Through this process, a more critical, reflective and coherent picture can emerge that supports your everyday; is this the right job for me? Should I really move countries? How do I actually want to spend my free time? Should I go back and study? How can I best support my kids in navigating the unique difficulties of modern life?
How does somatic therapy differ from psychotherapy?
The main difference between the various forms of psychotherapy and somatic therapy is that psychotherapy is a top down approach, whereas somatic therapy is a bottom up approach. This means that psychotherapy works predominantly with the mind; verbally expressing and processing to better understand and evolve past, present and future psychological dynamics. Somatic therapy works predominately with the body; creating safe conditions for a person to go towards difficult sensations, emotions, or memories. Through effective, evidence-based techniques, professional guidance and co-regulation, the necessary conditions for the body are created. Through this, suppressed emotions can be released, traumatic events can be processed, and fragmented or abandoned ‘parts’ of the psyche can be integrated.

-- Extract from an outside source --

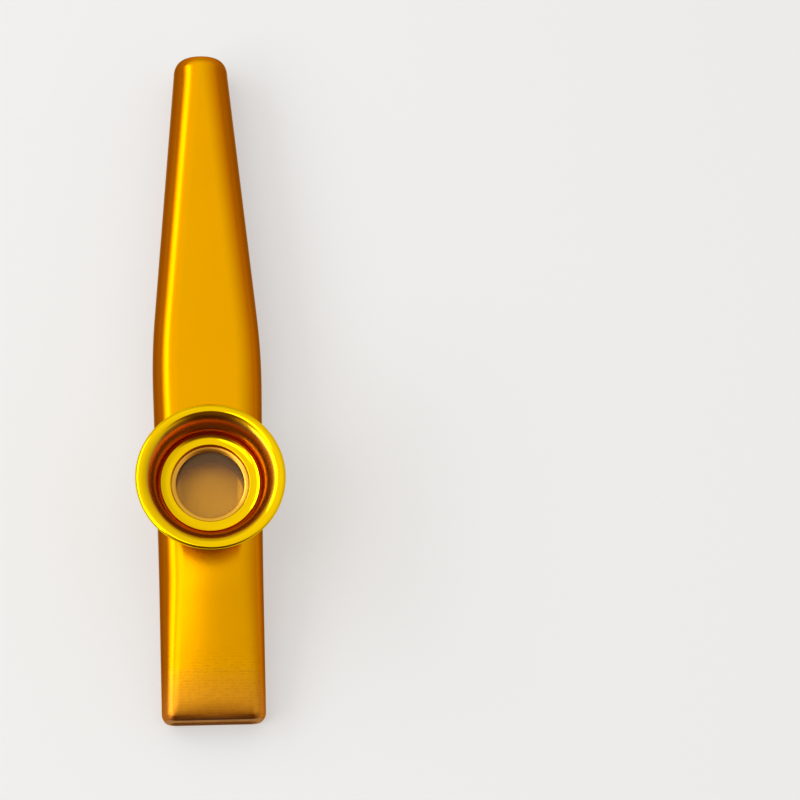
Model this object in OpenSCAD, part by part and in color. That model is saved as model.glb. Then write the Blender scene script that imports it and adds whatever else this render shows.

Whole-of-organism, process relational
This is a theoretical paradigm that takes the basic nature of the world to be that of relational process: that is, it understands the basic constituents of the world to be events of encounter, acts or moments of experience that are woven together to constitute the processes by which all things occur, unfold, and evolve. Understanding ourselves and our relations with the world around us in this way, it is argued, can help us unwind ourselves from out of a set of dualisms that have ensnared modern thought over the last few centuries. In contrast to materialist, idealist, dualist, and other perspectives that have dominated modern western philosophy, a process-relational perspective more explicitly recognises the dynamic, complex, systemic, and evolving nature of reality.
Welcome to ioēs
We decided to established ioēs because we saw, so clearly, the impact the two disciplines we practiced were having on our lives and on the lives of the people we were supporting through our individual practice. However, neither approach individually seemed capable of engaging with the whole-of-organism, process-relational philosophy that grounds our practice.
For example, somatic therapy helps people heal emotional wounds, build the capacity to meet life’s difficulties, and exercise greater freedom. Whereas philosophical counselling helps clarify values, clearly articulate a life purpose, and develop coherent strategies for living a truly meaningful existence. Philosophical counselling cannot support the re-organisation of the nervous system. Somatic therapy can. Somatic therapy doesn’t clarify meaning, purpose and values that can be acted up. Philosophical counselling does. Together, we believe these approaches can help people navigate life’s beauty and difficulty with patience, kindness, courage, resilience and coherence.
That’s exactly what this has done for us.